Starting to Exercise: A Roadmap

To start exercising—and keep doing it—you have to go about it in both a determined and organized fashion.
Leaving the determination up to you, let’s keep things organized by laying out this exercise roadmap. This will serve to walk you through all the steps you need to take before making it to your destination.

Step 1: Assessing Your Level

When embarking on any journey, it’s essential to know your starting point, so you can gauge your progress. With exercise, it’s no different.
That’s because the improvement that comes from exercise doesn’t take only one shape. In other words, it doesn’t have to be in the form of visible abs after a couple of weeks.
The first metric with which to measure your progress is the body mass index (BMI). Through your weight and height, this index estimates your body’s fat percentage.
The body mass index also points you in the right direction, as it tells you whether you need to lose or gain weight and by how much. Another metric that compliments the BMI is your waist circumference.
This is important because it can call your attention to smaller improvements that you might overlook in the mirror. Other useful metrics include:
  • Number of pushups you can do
  • Sit-and-reach flexibility test
  • Your pulse rate, both before and right after walking a mile
  • The duration it takes you to walk a mile
In addition, there’s one more metric that won’t exactly help you track your progress, but it'll be greatly useful when designing your diet.
I’m talking about the basal metabolic rate (BMR), which means the number of calories your body burns while at rest. So, make sure to measure it using one of the available online calculators.

Step 2: Setting Your Goals

Goal-setting is the one step that can make or break your exercising quest. Set a goal too far to reach, and you’ll be setting yourself up for failure. I didn’t wish to use this word, but that’s a pitfall many people slip in.
To get clear on your goals, you have to tune out the bogus claims of some fitness gurus that promise a greek-god physique in 30 days.
Instead of lending your ears to such people, you should aim to get a true professional on your side, especially to help you with the next step.

Step 3: Planning Ahead

For an exercise plan to work, it has to pack certain elements, the first of which is balance. See, the “hustle mentality” had us fooled, as it made us think that to get in shape and be healthy, we need tons of exercise sessions—but science begs to differ.
The Department of Health and Human Services states that you only need around four hours of moderate exercise per week to stay healthy. If it’s intense training we’re talking about, then that number of hours will be cut in half.
That’s really all you need, so you have to keep it balanced and build it up. Not only should the frequency and volume of training be balanced, but also the types of exercise—and here comes the next planning tip: mix it up!
There’s no shortage of training options out there, each having its own benefits. Weightlifting helps you gain muscle mass, HIIT makes your heart and lungs function better, and yoga makes your body more flexible—and that’s just to name a few.
Incorporating different exercise types is so beneficial that even highly specialized athletes do it in what’s known as cross-training.

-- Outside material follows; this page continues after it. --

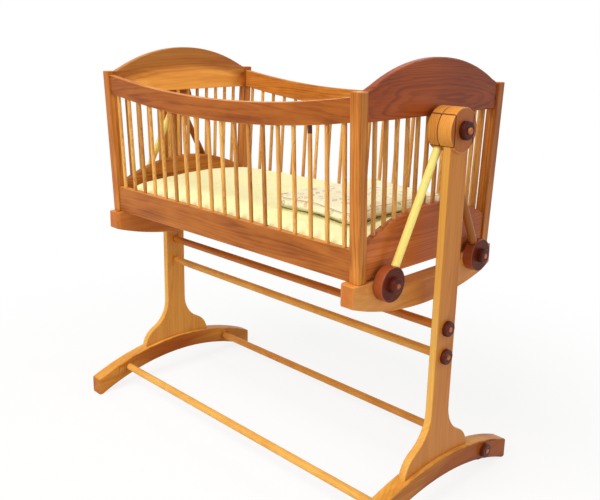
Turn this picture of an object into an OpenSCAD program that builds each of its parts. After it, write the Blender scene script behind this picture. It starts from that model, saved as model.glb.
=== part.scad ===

As a plus, combining different activities will spice up your exercise routine, making boredom a non-factor.
After getting an idea about how planning should work, you must be wondering for how long you should stick to the plan, and that brings us to the next point.

Step 4: Making It a Lifestyle

I know I mentioned the word “destination” earlier, but frankly, there might be no such thing. That’s because, with exercise, it’s a continuous journey—it’s a lifestyle. Sure, there can be milestones, but to keep reaping the benefits of exercise, you have to keep sowing.
Therefore, you have to create an exercise program that’s not only attainable but also sustainable. Making exercise a lifestyle also means accounting for the workouts in your schedule, and treating them as you would with any other important commitment.

Step 5: Listening to Your Body

Your body never stops sending you signals; it tells you what it needs. Being attuned to your body’s messages is the best thing you can do for your health.
This type of alignment between you and your body requires cultivation. You have to always sense when you’re stretching your body beyond its capacity—because when excitement is running high, it’s hard to hit the brakes.
So, knowing when to slow down and catch a break is of the essence. That relates to not only exercise but also diet. Set a diet plan that’s too unforgiving, and you’ll find yourself picking up the phone to order an extra-cheese pizza two days in.


For far too long, committing to exercise has eluded you. You wished that, even for once, you’d succeed at starting to work out.
All along, the problem was simple. You just need to block out bad advice and unrealistic expectations, plan well, listen to your body, and make exercise a lifestyle.